Climate change - as it was popularised by Republican Party strategist and full time reactionary Frank Luntz in a bid to make the issue seem less threatening - is an issue at the height of political importance in 2020. The issue has become so dramatic in fact that a new term has been popularised that is far more representative of the reality of the situation: climate collapse. Finally the time has come when this historically underrepresented issue has come to the forefront of our political discussions, and we are now dealing with politics with the looming threat of climate systems being at their brink firmly in mind.
The only problem is that this isn’t remotely the case. The problem is that every political issue should orientate around the swirling whirlpool of climate collapse – and yet at the moment, it is largely understood as an issue that should be discussed alongside other political issues. By an instinct finely honed in us by the moulding forces of our capitalist society, we understand climate collapse not as a protracted and intertwined system of processes that acts upon every aspect of our daily life, but as a largely abstracted and complete object that should be understood to act upon singular issues most likely sometime in the future.
Perhaps the best way to understand this is to get to grips with the cataclysmic nature of climate collapse. Let’s take one example.
According to the UN’s Intergovernmental Panel on Climate Change; by 2050 the world may see up to 200 million climate refugees forced from their homes and lands to “greener” pastures – this is one of the more conservative estimates. The data is complex, and that means extrapolations and inaccuracies in modelling. Figures vary from as “little” as 15 million people displaced, up to 1 billion. Let’s stick to the conservative estimate. In perspective, this would mean 1 in every 45 people on Earth will be subject to displacement from systemic climate collapse. To put this into perspective the UN estimates that since the beginning of the civil war in Syria, almost 6.5 million Syrians have been displaced. The same Syrian refugees which prompted a bolstering of far right populist rhetoric across Europe, worrying privileged white faces as to whether a starving child might be fed, or a boat full of exploited families might have to live in their neighbourhood.
Clearly we can see that even in this tiny sliver of data, the effect of climate collapse is likely to be in the realm of utter catastrophe. If we take the conservative estimate seriously, we would have ~31 Syria’s by 2050. But how can we even comprehend these figures? What does this mean in practice? Why should we worry when our current political climate seems not to emphasise the issue?
Many of these questions can be understood by looking at climate collapse as a hyperobject and understanding capitalism’s role in the creation of this object.
A hyperobject is a term popularised by philosopher and ecological theorist, Timothy Morton. The central premise of a hyperobject is that it’s something that made up of systems upon systems, interacting with each other at all points, constantly changing the understanding of the object as we try to comprehend it. Climate collapse is one such hyperobject, in that it is so colossal that we cannot comprehend it in its entirety – we may try to understand one aspect as we have just done above with our climate refugee example, but ultimately this is one small aspect of an unimaginably large problem. How then, do we try to understand this hyperobject – and why?

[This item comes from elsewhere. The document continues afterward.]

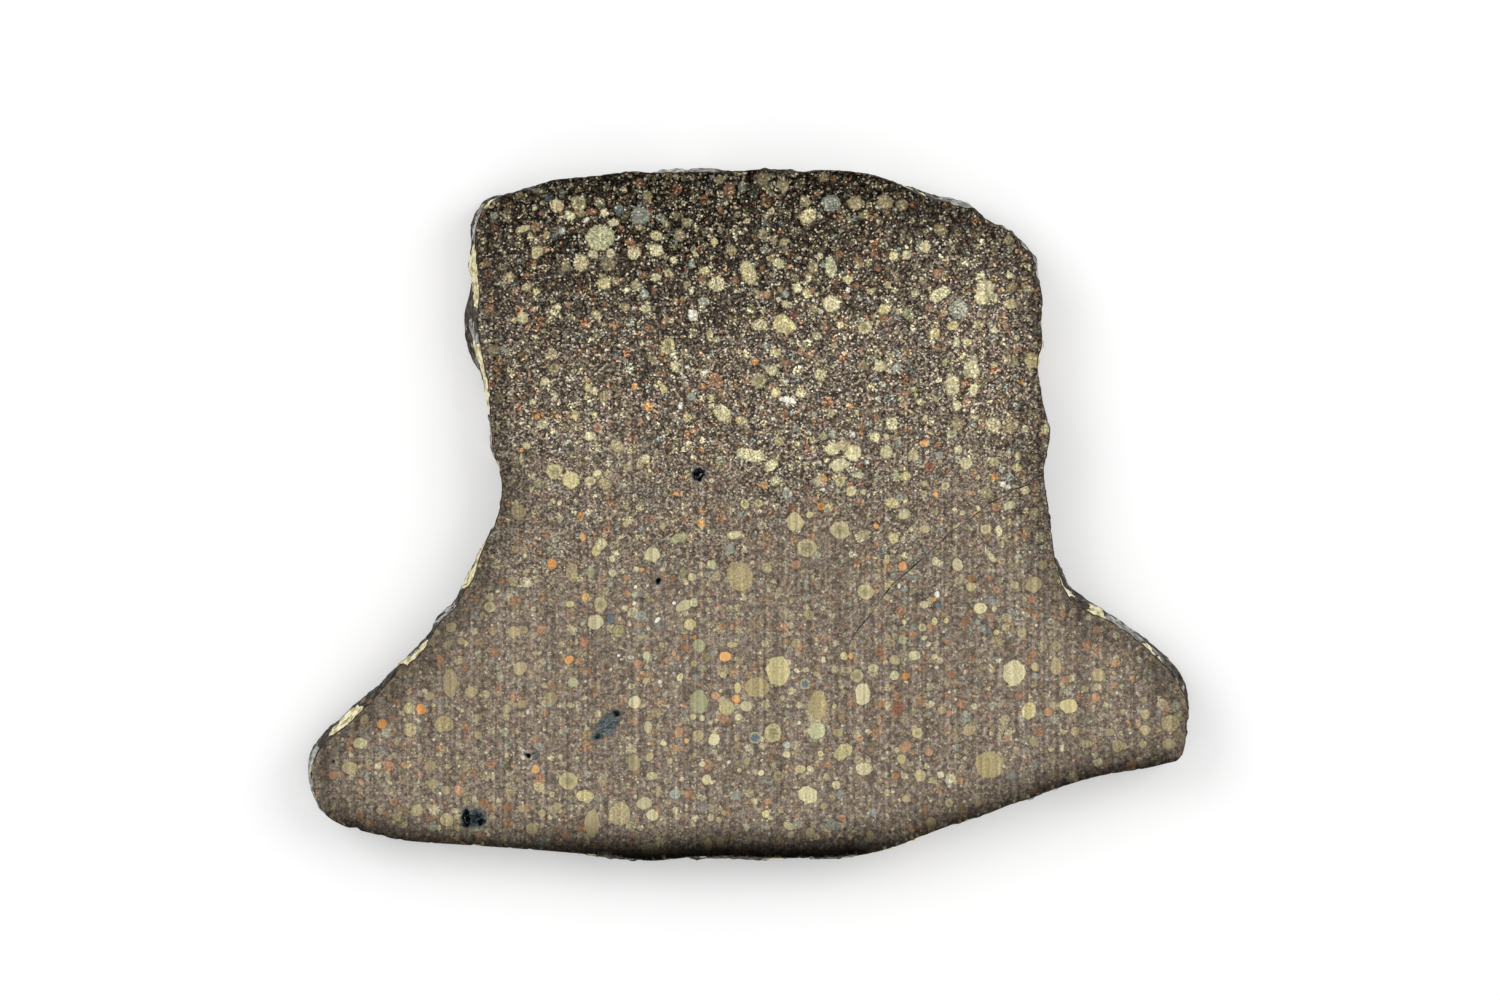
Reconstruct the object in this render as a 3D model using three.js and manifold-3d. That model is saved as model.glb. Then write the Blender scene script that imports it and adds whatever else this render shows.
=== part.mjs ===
// A slice sawn from a chondrite, a stony meteorite: one flat slab of stone, 55 mm long.
//
// Both faces are sawn flat and parallel. The rim between them is the outer skin of the
// stone, left as it was found: lumpy, leaning outwards down the left side and round the
// lower right, and leaning inwards elsewhere. A few grains have broken out of the upper
// face and left pits.
//
// Millimetres, +Z up. The slice lies on its lower face, and the origin is on that face,
// under the middle of the outline.

import * as THREE from 'three';
import { ImprovedNoise } from 'three/addons/math/ImprovedNoise.js';
import { mergeGeometries, mergeVertices } from 'three/addons/utils/BufferGeometryUtils.js';
import Module from 'manifold-3d';

// Driving dimensions.
const LENGTH = 55;            // of the upper face, from the tip of one foot to the other
const THICKNESS = 4;          // between the two sawn faces

// The outline is drawn on a grid of its own, whose y runs down the slice.
const LEFT_TIP_X = 311;
const RIGHT_TIP_X = 1189;
const GRID_ORIGIN_X = 747;    // the grid point over the origin
const GRID_ORIGIN_Y = 515;
const GRID_STEP = LENGTH / (RIGHT_TIP_X - LEFT_TIP_X);

// How finely the rim is modelled.
const RIM_POINTS = 320;       // round the outline, about 0.55 mm apart
const RIM_ROWS = 8;           // from the upper face to the lower one
const FACING_SPAN = 3;        // rim points to each side that settle which way the rim faces

// The rough skin: lumps and ledges, and finer grain on them.
const LUMP_SIZE = 4.2;
const LUMP_HEIGHT = 0.42;
const GRAIN_SIZE = 1.5;
const GRAIN_HEIGHT = 0.2;
const SHARP_EDGE = 0.9;       // the saw left the top of the rim clean for this depth

// Pits are the lower halves of squashed balls.
const PIT_SIDES = 14;
const PIT_RINGS = 8;

// The upper face's edge, anticlockwise seen from above, in grid steps:
// [x, y, how much further out the rim stands at the lower face].
const LEFT_SIDE = [
  [494, 199, 2], [487, 203, 5], [481, 212, 6], [476, 226, 6], [474, 241, 2], [476, 256, 6],
  [476, 277, 8], [479, 291, 14], [477, 318, 16], [479, 338, 13], [482, 356, 10], [486, 374, 6],
  [488, 390, 4], [490, 412, 1], [492, 442, 5], [495, 460, 4], [500, 474, 2], [502, 487, -3],
  [501, 503, -4],
];
const LEFT_FOOT = [
  [496, 520, -1], [489, 534, 1], [481, 553, 3], [470, 584, 7], [463, 591, 3], [456, 606, 4],
  [447, 615, 6], [438, 623, 5], [432, 634, 4], [428, 643, 8], [413, 661, 10], [402, 666, 5],
  [390, 680, 6], [354, 718, 10], [336, 733, 5], [325, 741, 5], [316, 755, 7], [311, 772, 8],
  [313, 790, 6], [320, 808, 2],
];
const BASE = [
  [329, 818, 0], [346, 827, -2], [370, 833, -4], [400, 840, -5], [480, 846, -6], [560, 852, -8],
  [630, 859, -3], [652, 861, -1], [692, 857.5, -1], [845, 857, -3], [888, 849, -7],
  [946, 827, -9], [980, 817, -10], [1007, 806, -10], [1035, 797, -9], [1053, 790, -8],
  [1095, 777, -6], [1148, 768, -4], [1170, 762.5, -3], [1181, 760, -3],
];
const RIGHT_FOOT = [
  [1184, 749, -3], [1188, 731, -1], [1189, 712, 1], [1186, 697, 3], [1177, 681, 8],
  [1163, 663, 9], [1148, 649, 8], [1124, 629, 5], [1106, 619, 5], [1091, 613, 7], [1078, 605, 8],
  [1066, 592, 8], [1058, 572, 7], [1054, 552, 4], [1050, 516, 2],
];
const RIGHT_SIDE = [
  [1044, 474, -1], [1047, 452, -2], [1051, 432, 0], [1048, 421, -1], [1043, 402, -4],
  [1038, 368, -5], [1038, 357, -5], [1042, 348, -6], [1043, 338, -6], [1041, 325, -6],
  [1043, 303, -6], [1040, 282, -5], [1037, 266, -4], [1031, 252, -2],
];
const CROWN = [
  [1021, 241, -1], [1008, 230, 1], [991, 222, -1], [980, 213, -2], [969, 206, 2], [950, 202, 2],
  [930, 198, 0], [903, 186, -4], [884, 178, -6], [858, 172, -7], [828, 170, -6], [802, 172, -5],
  [768, 169, -2], [735, 171, 1], [668, 172, 0], [652, 173, -2], [636, 171, -3], [608, 174, -4],
  [572, 178, -3], [552, 180, -2], [522, 190, -1], [506, 194, 0],
];

// Where grains have dropped out of the upper face. Places and half sizes are in grid steps,
// turns in degrees, depths in millimetres.
const PITS = [
  { x: 698, y: 475, halfLength: 8, halfWidth: 7, turn: 0, depth: 0.4 },
  { x: 657, y: 580, halfLength: 6, halfWidth: 4, turn: 40, depth: 0.25 },
  { x: 612, y: 719, halfLength: 13, halfWidth: 10, turn: 45, depth: 0.35 },
  { x: 598, y: 733, halfLength: 13, halfWidth: 8, turn: 48, depth: 0.3 },
  { x: 533, y: 755, halfLength: 8, halfWidth: 6, turn: 90, depth: 0.45 },
  { x: 472, y: 814, halfLength: 12, halfWidth: 8, turn: 80, depth: 0.5 },
  { x: 474, y: 822, halfLength: 11, halfWidth: 8, turn: 10, depth: 0.45 },
  { x: 333, y: 761, halfLength: 5, halfWidth: 3, turn: 60, depth: 0.25 },
];

const gridX = (x) => (x - GRID_ORIGIN_X) * GRID_STEP;
const gridY = (y) => (GRID_ORIGIN_Y - y) * GRID_STEP;
const skinNoise = new ImprovedNoise();

// The rim, all the way round: where its top edge is, which way it faces, and its lean.
// The curve carries the lean as its third coordinate, so both are smoothed together.
function rimPoints() {
  const outline = [...LEFT_SIDE, ...LEFT_FOOT, ...BASE, ...RIGHT_FOOT, ...RIGHT_SIDE, ...CROWN];
  const corners = outline.map(([x, y, lean]) => new THREE.Vector3(gridX(x), gridY(y), lean * GRID_STEP));
  const curve = new THREE.CatmullRomCurve3(corners, true, 'centripetal');
  const points = curve.getSpacedPoints(RIM_POINTS).slice(0, -1);
  return points.map((point, i) => {
    const before = points.at(i - FACING_SPAN);
    const after = points[(i + FACING_SPAN) % points.length];
    const facing = new THREE.Vector2(after.y - before.y, before.x - after.x).normalize();
    return { x: point.x, y: point.y, lean: point.z, facing };
  });
}

// How far the rough skin stands out at a place on the rim. It fades to nothing at the upper
// face, where the saw cut it off along the outline.
function skinHeight(x, y, z) {
  const lumps = LUMP_HEIGHT * skinNoise.noise(x / LUMP_SIZE, y / LUMP_SIZE, z / LUMP_SIZE);
  const grain = GRAIN_HEIGHT * skinNoise.noise(x / GRAIN_SIZE, y / GRAIN_SIZE, z / GRAIN_SIZE);
  return (lumps + grain) * THREE.MathUtils.smoothstep(THICKNESS - z, 0, SHARP_EDGE);
}

// One level line of the rim, at height z.
function rimLine(rim, z) {
  const down = 1 - z / THICKNESS;
  return rim.map(({ x, y, lean, facing }) => {
    const out = lean * down + skinHeight(x, y, z);
    return new THREE.Vector2(x + facing.x * out, y + facing.y * out);
  });
}

// The wall between the faces: a tube's grid of vertices, each moved to its place on the rim.
function rimWall(rim) {
  const wall = new THREE.CylinderGeometry(1, 1, THICKNESS, rim.length, RIM_ROWS, true);
  const vertices = wall.attributes.position;
  const columns = rim.length + 1;
  for (let row = 0; row <= RIM_ROWS; row += 1) {
    const z = THICKNESS * (1 - row / RIM_ROWS);
    const line = rimLine(rim, z);
    for (let column = 0; column < columns; column += 1) {
      const { x, y } = line[column % rim.length];
      vertices.setXYZ(row * columns + column, x, y, z);
    }
  }
  return wall;
}

// A sawn face at height z, with its front towards +Z, or towards -Z when it is turned over.
function sawnFace(rim, z, turnedOver) {
  const face = new THREE.ShapeGeometry(new THREE.Shape(rimLine(rim, z)));
  face.translate(0, 0, z);
  if (turnedOver) {
    face.index.array.reverse();
  }
  return face;
}

// A geometry whose shared vertices are merged, so that its surface is closed.
function closed(geometry) {
  geometry.deleteAttribute('normal');
  geometry.deleteAttribute('uv');
  return mergeVertices(geometry);
}

function slab() {
  const rim = rimPoints();
  const pieces = [rimWall(rim), sawnFace(rim, THICKNESS, false), sawnFace(rim, 0, true)];
  return closed(mergeGeometries(pieces));
}

function pitCutter({ x, y, halfLength, halfWidth, turn, depth }) {
  const ball = new THREE.SphereGeometry(1, PIT_SIDES, PIT_RINGS);
  ball.rotateX(Math.PI / 2);
  ball.scale(halfLength * GRID_STEP, halfWidth * GRID_STEP, depth);
  ball.rotateZ(THREE.MathUtils.degToRad(turn));
  ball.translate(gridX(x), gridY(y), THICKNESS);
  return closed(ball);
}

// Cuts the pits out of the slab with the solid modelling library, and reads the result back.
async function withPits(geometry) {
  const wasm = await Module();
  wasm.setup();
  const toSolid = (shape) => new wasm.Manifold(new wasm.Mesh({
    numProp: 3,
    vertProperties: new Float32Array(shape.attributes.position.array),
    triVerts: new Uint32Array(shape.index.array),
  }));
  let stone = toSolid(geometry);
  for (const pit of PITS) {
    stone = stone.subtract(toSolid(pitCutter(pit)));
  }
  const { vertProperties, triVerts } = stone.getMesh();
  const result = new THREE.BufferGeometry();
  result.setAttribute('position', new THREE.BufferAttribute(vertProperties, 3));
  result.setIndex(new THREE.BufferAttribute(triVerts, 1));
  result.computeVertexNormals();
  return result;
}

const stoneMaterial = new THREE.MeshStandardMaterial({
  color: 0x85796a,
  roughness: 0.55,
  metalness: 0,
});

const meteoriteSlice = new THREE.Mesh(await withPits(slab()), stoneMaterial);
meteoriteSlice.name = 'meteorite_slice';

const part = new THREE.Group();
part.add(meteoriteSlice);

export default part;
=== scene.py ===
# %% [markdown]
# # A slice sawn from a chondrite meteorite
#
# A chondrite is a stone from space, packed with small round grains called chondrules. A
# slice of one is a flat slab: two sawn faces that show the grains cut open, and between
# them a rim of the stone's own weathered skin.
#
# The plain slab comes first. It is already the right size and in the right place, so
# everything below is made on it and nothing is moved to fit.

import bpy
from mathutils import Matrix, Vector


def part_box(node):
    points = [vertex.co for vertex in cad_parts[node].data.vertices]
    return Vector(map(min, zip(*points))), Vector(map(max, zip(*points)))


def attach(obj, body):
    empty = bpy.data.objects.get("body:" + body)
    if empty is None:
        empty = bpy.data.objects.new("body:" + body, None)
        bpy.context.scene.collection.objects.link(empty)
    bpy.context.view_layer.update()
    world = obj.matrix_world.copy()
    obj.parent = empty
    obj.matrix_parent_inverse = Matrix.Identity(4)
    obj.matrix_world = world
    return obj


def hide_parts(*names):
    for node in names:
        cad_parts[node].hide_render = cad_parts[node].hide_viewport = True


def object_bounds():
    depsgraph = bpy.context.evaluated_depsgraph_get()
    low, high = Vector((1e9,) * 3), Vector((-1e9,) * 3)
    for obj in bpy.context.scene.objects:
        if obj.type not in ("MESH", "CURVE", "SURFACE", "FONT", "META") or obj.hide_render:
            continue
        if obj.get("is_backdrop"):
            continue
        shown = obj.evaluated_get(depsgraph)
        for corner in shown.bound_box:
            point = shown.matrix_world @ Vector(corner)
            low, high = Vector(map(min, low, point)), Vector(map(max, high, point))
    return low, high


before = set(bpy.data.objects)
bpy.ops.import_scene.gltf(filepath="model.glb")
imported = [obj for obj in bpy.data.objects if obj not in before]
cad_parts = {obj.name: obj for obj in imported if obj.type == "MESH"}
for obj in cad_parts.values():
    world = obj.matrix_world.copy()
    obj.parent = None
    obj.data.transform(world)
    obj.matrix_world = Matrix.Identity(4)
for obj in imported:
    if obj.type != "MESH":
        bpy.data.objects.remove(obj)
slab_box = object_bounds()

SLAB = "meteorite_slice"
MM = 0.001
low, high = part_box(SLAB)
TOP = high.z
print("slab, in mm:", [round(side / MM, 2) for side in high - low])

# %% [markdown]
# ## A chart of the face
#
# The places of grains, pits and patches of crust are easier to read on a chart than in
# metres. The chart is a grid laid over the sawn face, with x to the right and y down.
# One real length, from the tip of one foot of the slice to the tip of the other, sets the
# size of its steps.

# %% Turn chart places into metres
from mathutils import Matrix, Vector

FACE_LENGTH = 0.055
LEFT_TIP_X = 311
RIGHT_TIP_X = 1189
CHART_ORIGIN_X = 747
CHART_ORIGIN_Y = 515
STEP = FACE_LENGTH / (RIGHT_TIP_X - LEFT_TIP_X)


def on_chart(x, y, height=TOP):
    """The place of a point of the chart, in metres."""
    return Vector(((x - CHART_ORIGIN_X) * STEP, (CHART_ORIGIN_Y - y) * STEP, height))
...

One such way of understanding climate collapse as a hyperobject is to understand not the object itself - in this case the entirety of the interlacing systems and their shifting processes – but the relation that this object has to our current political economy. One of the reasons we cannot understand what this hyperobject might mean in terms of change for our economies is because our economies are incompatible with the outcomes that it poses for it.
One thing is certain: current global capitalist production cannot continue in the same way under the pressures of climate collapse. Whether we focus on just-in-time logistics, the supply of global surplus labour as a necessity for cheap production, the breadbaskets of our world producing the food to sustain global populations, or even whether workers will still be able to breathe the air and survive the intense heat brought about in new ever more hostile climates – every single aspect of the global economy is under threat by the climate collapse. How would a politician go about solving this problem? It would require something so monumental, so radical – that it’s almost impossible to even imagine, or at least hard to imagine under our current system.
Such a shift would mean the transformation of every aspect of daily life, of politics, of global economics, of how we understand ourselves and our environments. This is also something that doesn’t promise a large profit.
So what is at stake in our politics today? The answer is everything – but in a sense that is so real, that the abstract nature of our current politics cannot allow its comprehension. The answer to the hyperobject lies in striving for a revolutionary politics that is equally detached from the abstract, and perhaps too real to comprehend directly –but it is a politics that must be reckoned with, lest we break upon the shores that are posed before us.
We should bear in mind the concept of the hyperobject as we question the minutiae of political strife and the dense thickets of electoral myopia, so that we can orientate ourselves towards a reality and politics that is at once both unimaginably complex, and infinitely more real than the crafted narratives of our modern political discourses.